In our spring 2021 collection, Flylow added Polygiene to all of its knitted, technical tops, like the Bandit Shirt, Shaw Shirt, and Garrett Shirt for men, and the Moonlight Shirt, Hawkins Shirt, Jana T, and Jessi Shirt for women. Basically, if the shirt is designed for getting sweaty in, we added Polygiene to make you less stinky after a ride or run. You’re welcome.
The Benefits of Polygiene
The benefits of your clothes being less smelly are surprisingly plentiful. Let’s start with the versatility factor. You can now go for a ride, then grab a beer after without having to change out of an offensively stinky top. You can pack less on your next trip and wear the same shirt for a few rides in a row. You can avoid going to a laundromat on your next road trip.
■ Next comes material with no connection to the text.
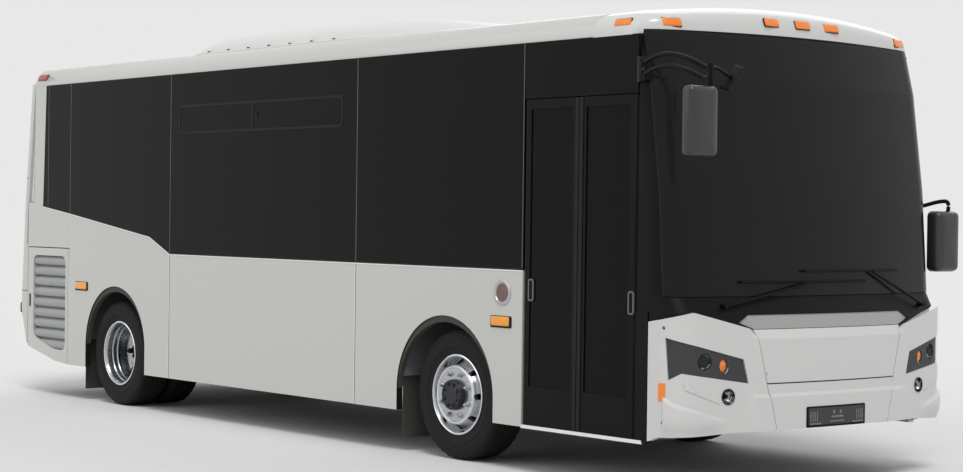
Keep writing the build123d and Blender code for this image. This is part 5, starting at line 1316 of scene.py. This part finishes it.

The environmental benefits of not washing your clothes are huge. Did you know that every time you do a load of laundry in a washing machine, millions of plastic microfibers are released into the water and eventually find their way to the ocean? That sucks. (Not to mention the leaching chemicals found in some detergents and dryer sheets.) Plus, the carbon footprint of doing laundry is surprisingly big (wash in cold water to cut that down by heaps), while dryer machines are total energy hogs. A clothes dryer zaps 6 percent of your home’s energy.
Then there’s the water usage: Most standard home washing machines burn through roughly 41 gallons of water per load. That’s enough to bathe a small elephant. When water scarcity is a global problem impacting more than 40 percent of the world’s population, why are we wasting gallons of precious clean water just to get that hot sauce stain off our shirt?
“Think about how much water you can save by not having to wash as much,” says Blum. “You’re saving water, but also adding to ease in life. Less laundry is less laundry. Who doesn’t want that?”
Long-Lasting Apparel
Our design philosophy at Flylow is based a lot on what we need and what we wear every day. The clothes we make need to be functional, versatile, and also durable. Running your clothes through a washer and dryer every other day will start to break down those threads. So skipping a laundry load will actually extend the lifetime of your garment and improve its durability. That means less throwing out old shirts and replacing them with new ones. Your old one works just fine still.
“Being a company that stands for durability and versatility, those two things allow you to do more with the same garment,” adds Blum. “Go on a bike ride, meet up with friends—wear the same shirt. You may still stink, but your shirt at least will smell better.”